Encourage coaches to review Myzone summaries between sessions so they can open conversations with lines like, “I saw you hit a new MEPs record last week—how did that feel?” This kind of data-informed, human-centred feedback deepens trust and keeps members engaged. Next, integrate SGPT stories into your wider brand narrative. Share case studies on your blog or social channels that highlight how small-group sessions have helped members build confidence, re-engage after time away, or connect with colleagues through corporate cohorts.
Where appropriate, link to external examples of engagement success, such as Myzone’s feature on Freedom Bootcamp at this case study on member engagement, to show that your approach is part of a proven global trend. Make it easy for members to move between SGPT and the rest of your ecosystem. Offer introductory packs that bundle a certain number of small-group sessions with open-gym access and app tutorials.
Use your Myzone data to identify highly engaged SGPT members who might enjoy leading informal peer groups or workplace teams in future challenges. Finally, protect the culture. Set clear expectations that small-group spaces are inclusive, effort-first, and supportive.
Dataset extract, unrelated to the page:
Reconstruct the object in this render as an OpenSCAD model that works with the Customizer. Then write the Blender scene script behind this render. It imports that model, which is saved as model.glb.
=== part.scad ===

Celebrate behaviours that embody that culture—helping a newcomer understand their tile, cheering for someone’s first class back—alongside performance metrics.
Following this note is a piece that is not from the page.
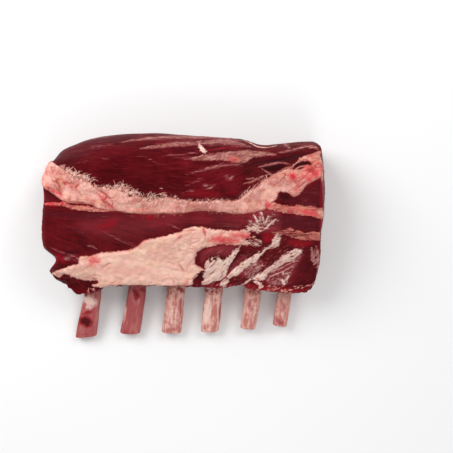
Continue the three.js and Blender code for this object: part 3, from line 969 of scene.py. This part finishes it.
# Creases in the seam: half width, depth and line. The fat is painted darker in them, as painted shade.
SEAM_CREASES = [
    (1.6, 1.2, [(-174, 79), (-172, 77), (-169, 74)]),
    (1.6, 1.0, [(-187, 72), (-180, 66), (-176, 60), (-173, 56)]),
    (1.3, 0.8, [(-154, 65), (-149, 60), (-145, 55)]),
    (1.4, 0.8, [(-164, 50), (-152, 49), (-138, 48)]),
    (1.2, 0.7, [(-134, 54), (-128, 52), (-124, 54)]),
    (1.5, 0.9, [(-110, 51), (-107, 46), (-101, 41)]),
    (1.0, 0.5, [(-190, 87), (-179, 79), (-168, 68)]),
    (1.0, 0.3, [(-97, 45), (-73, 42), (-52, 43)]),
    (1.0, 0.9, [(107, 65), (110, 67), (114, 67)]),
    (1.5, 0.8, [(149, 82), (156, 75), (161, 66)]),
    (1.4, 0.9, [(192, 84), (184, 83), (178, 84)]),
    (1.4, 0.9, [(160, 93), (170, 95), (180, 97), (186, 92)]),
    (1.4, 0.9, [(176, 112), (186, 112), (193, 109)]),
    (1.6, 1.0, [(-176, 52), (-161, 51), (-146, 50), (-138, 47)]),
    (0.9, 0.9, [(-63, 53), (-62, 50)]),
    (1.0, 0.9, [(-58, 51), (-49, 51)]),
]
SEAM_FRAYS = [(half_width, 4.2 * strength, line) for half_width, strength, line in LACE] + [
    (3.5, 1.8, [(-22, 33), (0, 34), (30, 37), (60, 34)]),
    (4.0, 2.5, [(124, 52), (129, 60), (140, 62), (152, 59), (162, 64), (172, 74), (186, 84)]),
    (4.0, 2.5, [(150, 106), (165, 115), (190, 123)]),
]
# Creases in the cover, painted darker like those in the seam, as painted shade.
COVER_CREASES = [
    (1.2, 0.8, [(-119, -44), (-111, -37), (-105, -36)]),
    (1.0, 0.9, [(-139, -54), (-131, -57), (-124, -58)]),
    (1.2, 0.9, [(-12, -34), (-6, -43), (-1, -50)]),
    (1.5, 0.9, [(11, -22), (13, -30), (15, -36)]),
    (1.2, 0.9, [(23, 12), (26, 6), (27, 0)]),
    (1.5, 0.8, [(-20, -58), (-16, -65)]),
    (1.0, 0.4, [(-111, -64), (-97, -61)]),
    (1.6, 0.9, [(-2, 8), (8, 11), (16, 10)]),
    (1.0, 0.5, [(-62, -9), (-50, -8), (-40, -6)]),
]
COVER_FRAYS = [
    (3.0, 1.6, [(-151, -27), (-125, -22), (-94, -19), (-69, -12), (-54, -2), (-33, 2), (-12, 7)]),
    (3.5, 2.4, [(2, 14), (23, 15), (46, 11), (73, 8)]),
    (4.5, 3.6, [(73, 10), (86, 9), (94, 6)]),
    (7.0, 4.5, [(90, 8), (99, 1), (106, -6), (100, -11)]),
    (4.5, 3.4, [(96, -11), (68, -10), (40, -10), (18, -18), (13, -32)]),
    (4.0, 3.0, [(22, -45), (10, -58), (6, -66)]),
    (3.0, 1.4, [(5, -67), (-26, -68), (-60, -67)]),
    (4.0, 2.0, [(-186, -51), (-172, -44), (-155, -37)]),
    (4.0, 3.0, [(-173, -52), (-158, -57), (-143, -61), (-124, -64)]),
]
STRIP_FRAYS = [
    (7.0, 3.4, [(24, -58), (34, -44), (50, -36), (74, -14)]),
    (7.0, 3.4, [(38, -60), (50, -50), (62, -36)]),
    (7.0, 3.0, [(58, -56), (84, -38), (108, -20), (128, 0)]),
    (7.0, 3.0, [(78, -66), (104, -54), (130, -34), (158, -20)]),
    (5.0, 3.4, [(80, 10), (96, 11), (110, 9)]),
    (5.0, 3.4, [(84, -8), (96, -6), (106, -8)]),
    (6.0, 3.0, [(42, -66), (58, -62)]),
    (6.0, 3.0, [(94, -62), (106, -70)]),
    (5.0, 2.0, [(127, -56), (138, -64), (146, -50)]),
]
BAND_FRAYS = [
    (7.0, 3.0, [(112, 46), (150, 42), (192, 34)]),
    (6.0, 2.0, [(-200, 48), (-170, 46), (-140, 42), (-104, 38)]),
    (7.0, 3.4, [(118, 8), (148, 6), (188, 3)]),
]


def fat_finish(name, dull, bright, stain, mottle, streaky=0.0, rim=(2.6, 0.5, (168, 76, 70)),
               frost=0.0):
    """Raw fat: two tones of it in clouds, stained pink, with small lobes and fine speckles.
    mottle is how strongly it is spotted, streaky how much it follows the grain, and rim how
    wide its thin red rim is, in millimetres, how strong and what colour. frost is how much
    of it the knife has teased out into white threads."""
    material, shader, where = new_material(name)
    along = where.field("grain", "Vector")
    blotches = where.noise(0.0065, detail=4.0, roughness=0.65)
    speckle = where.noise(0.0019, detail=4.0, roughness=0.7)
    teased = where.field("comb", "Vector").noise(
        (0.006, 0.0013, 0.003), detail=4.0, roughness=0.7)
    clouds = where.noise(0.018, detail=4.0) * (1 - streaky)
    clouds = clouds + along.noise((0.012, 0.0024, 0.004), detail=4.0, roughness=0.65) * streaky
    creamy = where.noise(0.013, detail=2.0).step(0.5, 0.66)
    gaps = (where.cells(0.0042) + (speckle - 0.5) * 0.12).step(0.09, 0.0)
    fuzz = where.field("lace").step(0.0, 0.5) + frost
    rust = where.field("rust") + (blotches - 0.5) * 0.5
    blush = where.field("blush")
    blush = blush + blush.step(0.0, 0.1) * (blotches + speckle - 1.0) * 1.1
    crease = where.field("crease") + (speckle - 0.5) * 0.3
    rim_width, rim_strength, rim_red = rim
    thin = (where.field("edge") + (speckle - 0.5) * 0.003).step(rim_width / 1000, 0.0)
    tone = coats(
        dull,
        (clouds.step(0.38, 0.62), bright),
        (creamy * 0.45, (bright[0] - 2, bright[1] + 8, bright[2] - 10)),
        (blotches.step(0.5, 0.68) * mottle, stain),
        (blotches.step(0.46, 0.32) * mottle, [c + 14 for c in bright]),
        (speckle.step(0.54, 0.7) * mottle, [c - 40 for c in dull]),
        (speckle.step(0.46, 0.32) * mottle, [c + 18 for c in bright]),
        (gaps * mottle * 0.2, stain),
        (fuzz * teased.step(0.46, 0.38) * 0.6, (160, 64, 60)),
        (fuzz * teased.step(0.5, 0.6) * 0.75, (238, 202, 188)),
        (rust.step(0.1, 0.9) * 0.7, (200, 112, 86)),
        (blush.step(0.1, 0.9) * 0.9, (217, 70, 78)),
        (blush.step(0.8, 1.2) * 0.8, (176, 34, 38)),
        # Painted shade: pink, then deep red, in the creases and folds.
        (crease.step(0.1, 0.6) * 0.28, (206, 104, 92)),
        (crease.step(0.5, 1.0) * 0.8, (142, 44, 42)),
        (thin * rim_strength, rim_red),
    )
    moist(
        shader, tone, 0.42 + 0.25 * blotches, glow=0.15, radius=(0.003, 0.0015, 0.0012),
        height=blotches * 0.35 + speckle * 0.4 + teased * 0.25, distance=0.0016)
    return material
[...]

When members can rely on SGPT as a place where they will feel seen, challenged appropriately, and recognised, you transform it from a product on your timetable into a pillar of member engagement and retention. Over time, a well-run, MoTech-powered small-group programme becomes a flywheel: engaged members invite friends, coaches stay energised by visible progress, and your gym stands out in a crowded market as a place where connection and effort truly count.